Quote precisely the run of lines opening with the line containing "for screw in" and closing with the line containing "before = set(bpy.data.objects)", and nothing else.
* * *
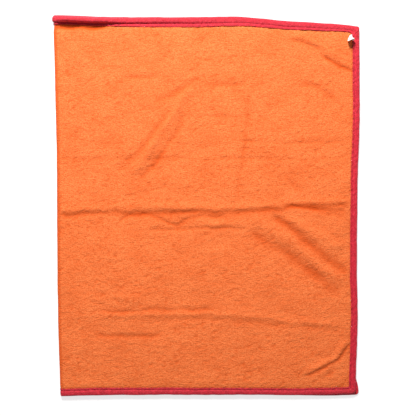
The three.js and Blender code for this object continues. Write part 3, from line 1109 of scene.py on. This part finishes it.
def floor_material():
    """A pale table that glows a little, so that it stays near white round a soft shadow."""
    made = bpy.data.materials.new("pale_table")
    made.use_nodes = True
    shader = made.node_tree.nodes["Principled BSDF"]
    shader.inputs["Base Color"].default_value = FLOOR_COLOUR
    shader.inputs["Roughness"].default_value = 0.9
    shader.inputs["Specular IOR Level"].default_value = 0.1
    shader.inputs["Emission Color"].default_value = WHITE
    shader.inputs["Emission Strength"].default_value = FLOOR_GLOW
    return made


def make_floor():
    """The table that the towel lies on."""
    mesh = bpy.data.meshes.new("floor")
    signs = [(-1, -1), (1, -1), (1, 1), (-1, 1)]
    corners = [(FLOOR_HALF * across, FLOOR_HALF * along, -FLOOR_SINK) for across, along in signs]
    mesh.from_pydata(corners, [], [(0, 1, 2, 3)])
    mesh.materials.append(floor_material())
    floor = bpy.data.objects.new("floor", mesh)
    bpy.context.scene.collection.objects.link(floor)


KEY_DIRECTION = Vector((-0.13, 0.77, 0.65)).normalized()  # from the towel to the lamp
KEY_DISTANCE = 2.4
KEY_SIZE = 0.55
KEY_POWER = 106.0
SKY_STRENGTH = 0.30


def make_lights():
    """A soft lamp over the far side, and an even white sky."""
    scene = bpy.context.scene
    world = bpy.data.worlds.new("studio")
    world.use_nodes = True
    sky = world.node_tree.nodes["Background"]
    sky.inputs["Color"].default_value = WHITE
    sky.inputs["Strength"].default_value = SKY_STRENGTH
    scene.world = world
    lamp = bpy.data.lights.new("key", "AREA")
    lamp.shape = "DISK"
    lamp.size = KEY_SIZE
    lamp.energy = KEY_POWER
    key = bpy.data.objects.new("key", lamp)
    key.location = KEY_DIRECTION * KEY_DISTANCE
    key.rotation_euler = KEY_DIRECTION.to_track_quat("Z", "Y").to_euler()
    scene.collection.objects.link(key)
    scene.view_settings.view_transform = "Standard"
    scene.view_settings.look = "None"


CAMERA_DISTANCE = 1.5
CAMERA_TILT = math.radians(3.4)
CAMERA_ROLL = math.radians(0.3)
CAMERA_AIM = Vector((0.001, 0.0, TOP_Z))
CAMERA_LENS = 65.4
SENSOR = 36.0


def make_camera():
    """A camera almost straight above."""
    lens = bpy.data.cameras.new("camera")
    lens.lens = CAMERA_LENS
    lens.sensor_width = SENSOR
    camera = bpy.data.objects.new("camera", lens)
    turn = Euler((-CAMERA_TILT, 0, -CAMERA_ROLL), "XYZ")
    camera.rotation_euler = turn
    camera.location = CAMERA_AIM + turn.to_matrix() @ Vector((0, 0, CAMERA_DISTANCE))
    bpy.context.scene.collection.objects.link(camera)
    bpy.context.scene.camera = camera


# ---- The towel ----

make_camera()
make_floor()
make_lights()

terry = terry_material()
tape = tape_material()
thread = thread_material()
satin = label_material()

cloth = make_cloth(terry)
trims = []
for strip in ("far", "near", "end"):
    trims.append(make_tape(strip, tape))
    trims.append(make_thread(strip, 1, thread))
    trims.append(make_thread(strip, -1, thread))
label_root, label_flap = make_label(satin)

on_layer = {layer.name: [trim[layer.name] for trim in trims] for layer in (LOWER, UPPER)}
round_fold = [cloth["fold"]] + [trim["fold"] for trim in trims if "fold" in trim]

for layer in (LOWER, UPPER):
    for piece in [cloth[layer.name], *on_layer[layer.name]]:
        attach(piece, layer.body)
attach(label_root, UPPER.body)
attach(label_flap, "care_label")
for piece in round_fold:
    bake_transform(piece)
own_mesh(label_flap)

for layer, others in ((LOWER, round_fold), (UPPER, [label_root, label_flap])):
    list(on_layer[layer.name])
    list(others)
* * *
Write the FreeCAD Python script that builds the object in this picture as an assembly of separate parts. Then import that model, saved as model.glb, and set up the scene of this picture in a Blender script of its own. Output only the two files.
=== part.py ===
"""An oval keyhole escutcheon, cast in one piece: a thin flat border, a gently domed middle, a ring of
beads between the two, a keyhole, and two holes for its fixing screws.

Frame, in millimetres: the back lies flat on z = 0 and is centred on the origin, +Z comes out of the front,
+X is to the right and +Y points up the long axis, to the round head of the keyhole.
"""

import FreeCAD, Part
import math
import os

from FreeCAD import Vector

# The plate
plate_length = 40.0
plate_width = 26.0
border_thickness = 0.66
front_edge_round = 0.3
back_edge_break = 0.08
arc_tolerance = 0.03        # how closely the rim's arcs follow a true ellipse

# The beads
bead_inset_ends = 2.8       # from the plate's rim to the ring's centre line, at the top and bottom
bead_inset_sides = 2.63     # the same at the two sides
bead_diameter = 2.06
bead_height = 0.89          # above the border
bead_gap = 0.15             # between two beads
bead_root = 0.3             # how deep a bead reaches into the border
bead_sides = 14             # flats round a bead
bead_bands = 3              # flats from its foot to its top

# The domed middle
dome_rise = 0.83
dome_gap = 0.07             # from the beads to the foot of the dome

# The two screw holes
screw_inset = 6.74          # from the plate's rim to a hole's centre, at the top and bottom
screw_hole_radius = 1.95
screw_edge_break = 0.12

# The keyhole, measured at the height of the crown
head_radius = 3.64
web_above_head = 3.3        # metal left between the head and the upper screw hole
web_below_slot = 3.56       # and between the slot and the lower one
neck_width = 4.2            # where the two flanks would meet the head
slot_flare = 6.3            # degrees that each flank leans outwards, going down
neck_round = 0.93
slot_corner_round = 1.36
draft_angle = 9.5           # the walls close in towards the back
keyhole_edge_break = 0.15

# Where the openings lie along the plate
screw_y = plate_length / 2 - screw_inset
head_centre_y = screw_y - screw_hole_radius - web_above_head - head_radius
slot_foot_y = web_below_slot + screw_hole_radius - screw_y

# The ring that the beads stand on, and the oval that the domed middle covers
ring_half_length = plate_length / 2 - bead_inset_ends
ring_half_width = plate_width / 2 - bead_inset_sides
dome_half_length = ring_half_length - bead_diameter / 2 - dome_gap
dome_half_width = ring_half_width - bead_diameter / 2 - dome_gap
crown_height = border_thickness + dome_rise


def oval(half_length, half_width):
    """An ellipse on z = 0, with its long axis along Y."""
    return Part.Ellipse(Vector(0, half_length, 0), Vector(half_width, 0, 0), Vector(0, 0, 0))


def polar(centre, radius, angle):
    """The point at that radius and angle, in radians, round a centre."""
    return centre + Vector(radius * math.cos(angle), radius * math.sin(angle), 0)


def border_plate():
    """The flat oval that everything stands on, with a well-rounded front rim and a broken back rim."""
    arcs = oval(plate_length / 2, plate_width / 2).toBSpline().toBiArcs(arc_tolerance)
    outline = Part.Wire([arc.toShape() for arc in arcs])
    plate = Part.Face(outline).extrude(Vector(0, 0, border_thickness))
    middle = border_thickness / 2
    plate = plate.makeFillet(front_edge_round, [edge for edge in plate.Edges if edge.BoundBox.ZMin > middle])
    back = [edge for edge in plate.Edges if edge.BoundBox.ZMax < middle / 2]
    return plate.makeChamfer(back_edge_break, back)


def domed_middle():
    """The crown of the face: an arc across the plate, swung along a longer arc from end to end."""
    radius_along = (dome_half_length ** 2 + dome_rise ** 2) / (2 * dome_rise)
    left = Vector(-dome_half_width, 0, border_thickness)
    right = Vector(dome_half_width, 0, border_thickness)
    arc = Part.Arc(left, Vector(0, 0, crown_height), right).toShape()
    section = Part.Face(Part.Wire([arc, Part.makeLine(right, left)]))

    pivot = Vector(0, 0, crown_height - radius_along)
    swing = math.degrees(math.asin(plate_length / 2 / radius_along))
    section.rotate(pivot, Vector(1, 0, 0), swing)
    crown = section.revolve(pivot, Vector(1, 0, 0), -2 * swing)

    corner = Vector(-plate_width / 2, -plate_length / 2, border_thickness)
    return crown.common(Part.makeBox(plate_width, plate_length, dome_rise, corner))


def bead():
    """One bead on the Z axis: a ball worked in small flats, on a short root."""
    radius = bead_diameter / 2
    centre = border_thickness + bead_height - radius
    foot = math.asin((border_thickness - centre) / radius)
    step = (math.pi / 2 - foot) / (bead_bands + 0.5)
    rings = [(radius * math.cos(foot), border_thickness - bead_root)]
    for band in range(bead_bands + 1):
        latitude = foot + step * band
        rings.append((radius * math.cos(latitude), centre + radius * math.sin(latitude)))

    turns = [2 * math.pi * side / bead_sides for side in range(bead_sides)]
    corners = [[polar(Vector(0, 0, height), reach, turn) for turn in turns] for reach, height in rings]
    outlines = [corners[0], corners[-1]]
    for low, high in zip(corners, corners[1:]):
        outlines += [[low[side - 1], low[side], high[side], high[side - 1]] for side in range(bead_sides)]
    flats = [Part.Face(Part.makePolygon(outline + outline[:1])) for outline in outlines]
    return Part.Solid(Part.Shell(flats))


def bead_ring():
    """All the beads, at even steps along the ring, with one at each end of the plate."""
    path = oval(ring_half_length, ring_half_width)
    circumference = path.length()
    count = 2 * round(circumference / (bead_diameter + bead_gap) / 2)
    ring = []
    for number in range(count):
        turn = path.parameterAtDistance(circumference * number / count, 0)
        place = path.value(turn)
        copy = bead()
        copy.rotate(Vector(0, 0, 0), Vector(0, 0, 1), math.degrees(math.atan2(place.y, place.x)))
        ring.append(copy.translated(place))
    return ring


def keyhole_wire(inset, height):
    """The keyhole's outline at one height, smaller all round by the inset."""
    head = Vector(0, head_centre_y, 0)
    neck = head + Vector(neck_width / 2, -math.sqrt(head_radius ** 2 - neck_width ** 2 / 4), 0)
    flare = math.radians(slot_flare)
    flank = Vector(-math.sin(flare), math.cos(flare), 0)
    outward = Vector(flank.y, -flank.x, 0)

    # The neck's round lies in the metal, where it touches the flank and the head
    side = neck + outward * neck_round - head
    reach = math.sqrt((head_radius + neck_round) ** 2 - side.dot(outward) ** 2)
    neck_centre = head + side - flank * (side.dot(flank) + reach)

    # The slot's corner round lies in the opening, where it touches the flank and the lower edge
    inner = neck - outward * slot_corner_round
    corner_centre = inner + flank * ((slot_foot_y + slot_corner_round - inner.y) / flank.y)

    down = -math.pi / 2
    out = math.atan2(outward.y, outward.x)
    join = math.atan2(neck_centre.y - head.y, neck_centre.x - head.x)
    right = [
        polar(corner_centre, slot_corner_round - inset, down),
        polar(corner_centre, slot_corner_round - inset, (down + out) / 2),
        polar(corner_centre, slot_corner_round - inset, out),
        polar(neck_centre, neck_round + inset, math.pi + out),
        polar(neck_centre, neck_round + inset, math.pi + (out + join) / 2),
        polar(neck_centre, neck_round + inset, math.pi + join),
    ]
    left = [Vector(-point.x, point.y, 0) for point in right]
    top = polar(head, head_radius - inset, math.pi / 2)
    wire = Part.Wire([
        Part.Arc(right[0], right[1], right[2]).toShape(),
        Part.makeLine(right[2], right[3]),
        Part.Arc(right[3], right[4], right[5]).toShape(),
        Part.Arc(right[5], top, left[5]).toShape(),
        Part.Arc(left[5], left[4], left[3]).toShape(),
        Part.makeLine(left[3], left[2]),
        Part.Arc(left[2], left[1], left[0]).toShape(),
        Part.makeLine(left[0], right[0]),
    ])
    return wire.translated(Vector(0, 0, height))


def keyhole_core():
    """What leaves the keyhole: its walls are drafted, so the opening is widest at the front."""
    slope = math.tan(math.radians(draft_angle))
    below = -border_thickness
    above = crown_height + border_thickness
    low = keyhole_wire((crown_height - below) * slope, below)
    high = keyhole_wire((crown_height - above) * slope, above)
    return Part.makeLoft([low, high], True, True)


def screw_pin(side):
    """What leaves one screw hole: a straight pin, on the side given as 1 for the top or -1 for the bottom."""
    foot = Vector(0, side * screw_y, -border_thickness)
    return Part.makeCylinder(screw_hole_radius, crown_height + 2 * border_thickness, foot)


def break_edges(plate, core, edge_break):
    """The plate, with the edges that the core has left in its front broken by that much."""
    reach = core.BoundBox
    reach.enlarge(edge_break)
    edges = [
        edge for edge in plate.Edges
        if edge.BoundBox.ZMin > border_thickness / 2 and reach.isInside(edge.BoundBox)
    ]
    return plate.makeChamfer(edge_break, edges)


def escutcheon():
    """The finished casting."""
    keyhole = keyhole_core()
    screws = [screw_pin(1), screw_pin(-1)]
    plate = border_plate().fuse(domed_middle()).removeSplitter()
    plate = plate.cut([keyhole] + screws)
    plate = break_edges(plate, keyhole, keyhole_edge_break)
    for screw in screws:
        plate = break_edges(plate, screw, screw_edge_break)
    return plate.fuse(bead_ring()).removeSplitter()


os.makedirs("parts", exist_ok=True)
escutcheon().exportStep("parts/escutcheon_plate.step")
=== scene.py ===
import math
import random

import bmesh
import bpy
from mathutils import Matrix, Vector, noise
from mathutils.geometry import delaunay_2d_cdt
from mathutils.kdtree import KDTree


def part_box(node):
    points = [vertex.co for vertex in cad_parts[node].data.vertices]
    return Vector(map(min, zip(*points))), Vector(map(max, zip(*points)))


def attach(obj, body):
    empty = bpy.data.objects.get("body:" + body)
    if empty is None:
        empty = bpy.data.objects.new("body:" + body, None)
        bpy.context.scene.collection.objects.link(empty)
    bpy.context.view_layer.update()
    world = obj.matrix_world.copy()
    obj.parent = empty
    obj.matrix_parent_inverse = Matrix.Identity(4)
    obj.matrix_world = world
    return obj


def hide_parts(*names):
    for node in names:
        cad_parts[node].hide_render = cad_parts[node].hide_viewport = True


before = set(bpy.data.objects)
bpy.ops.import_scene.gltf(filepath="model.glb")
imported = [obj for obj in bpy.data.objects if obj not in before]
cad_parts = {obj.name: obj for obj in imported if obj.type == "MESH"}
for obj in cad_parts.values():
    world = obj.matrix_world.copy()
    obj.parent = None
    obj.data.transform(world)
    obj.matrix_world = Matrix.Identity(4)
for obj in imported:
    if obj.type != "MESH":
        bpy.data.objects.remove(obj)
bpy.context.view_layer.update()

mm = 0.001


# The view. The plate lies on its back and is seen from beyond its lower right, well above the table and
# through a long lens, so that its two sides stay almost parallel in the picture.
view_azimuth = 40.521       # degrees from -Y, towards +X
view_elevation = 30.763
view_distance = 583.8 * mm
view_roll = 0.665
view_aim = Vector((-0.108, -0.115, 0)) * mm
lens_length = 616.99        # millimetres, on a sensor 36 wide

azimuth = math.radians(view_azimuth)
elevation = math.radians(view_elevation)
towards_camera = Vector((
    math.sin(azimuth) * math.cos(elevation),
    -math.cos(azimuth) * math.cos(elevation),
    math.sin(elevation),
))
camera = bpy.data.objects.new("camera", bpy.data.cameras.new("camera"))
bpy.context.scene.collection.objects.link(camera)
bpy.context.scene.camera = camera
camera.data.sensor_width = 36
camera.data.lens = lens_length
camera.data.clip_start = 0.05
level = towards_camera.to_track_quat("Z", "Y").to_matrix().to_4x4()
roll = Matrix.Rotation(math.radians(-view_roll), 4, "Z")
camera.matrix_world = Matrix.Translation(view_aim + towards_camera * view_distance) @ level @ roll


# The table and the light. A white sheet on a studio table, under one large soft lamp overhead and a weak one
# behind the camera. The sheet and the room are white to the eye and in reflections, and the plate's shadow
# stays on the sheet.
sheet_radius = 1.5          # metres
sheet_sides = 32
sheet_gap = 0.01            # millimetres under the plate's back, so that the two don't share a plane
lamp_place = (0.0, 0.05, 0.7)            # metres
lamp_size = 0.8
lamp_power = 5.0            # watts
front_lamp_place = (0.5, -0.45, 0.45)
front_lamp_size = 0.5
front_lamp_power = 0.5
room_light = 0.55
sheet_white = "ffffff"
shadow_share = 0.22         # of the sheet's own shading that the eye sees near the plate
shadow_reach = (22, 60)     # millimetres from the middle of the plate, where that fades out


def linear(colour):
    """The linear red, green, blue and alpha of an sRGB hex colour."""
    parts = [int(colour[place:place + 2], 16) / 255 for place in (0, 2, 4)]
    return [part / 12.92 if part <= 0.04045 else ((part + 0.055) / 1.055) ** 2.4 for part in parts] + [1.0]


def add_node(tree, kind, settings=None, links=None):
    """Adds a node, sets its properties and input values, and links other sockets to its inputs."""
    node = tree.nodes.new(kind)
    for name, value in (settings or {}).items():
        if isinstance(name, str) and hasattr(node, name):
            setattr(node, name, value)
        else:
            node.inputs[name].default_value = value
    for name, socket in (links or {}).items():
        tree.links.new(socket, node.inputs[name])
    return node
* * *
**WORKED ANSWER:**
    for screw in screws:
        plate = break_edges(plate, screw, screw_edge_break)
    return plate.fuse(bead_ring()).removeSplitter()


os.makedirs("parts", exist_ok=True)
escutcheon().exportStep("parts/escutcheon_plate.step")
=== scene.py ===
import math
import random

import bmesh
import bpy
from mathutils import Matrix, Vector, noise
from mathutils.geometry import delaunay_2d_cdt
from mathutils.kdtree import KDTree


def part_box(node):
    points = [vertex.co for vertex in cad_parts[node].data.vertices]
    return Vector(map(min, zip(*points))), Vector(map(max, zip(*points)))


def attach(obj, body):
    empty = bpy.data.objects.get("body:" + body)
    if empty is None:
        empty = bpy.data.objects.new("body:" + body, None)
        bpy.context.scene.collection.objects.link(empty)
    bpy.context.view_layer.update()
    world = obj.matrix_world.copy()
    obj.parent = empty
    obj.matrix_parent_inverse = Matrix.Identity(4)
    obj.matrix_world = world
    return obj


def hide_parts(*names):
    for node in names:
        cad_parts[node].hide_render = cad_parts[node].hide_viewport = True


before = set(bpy.data.objects)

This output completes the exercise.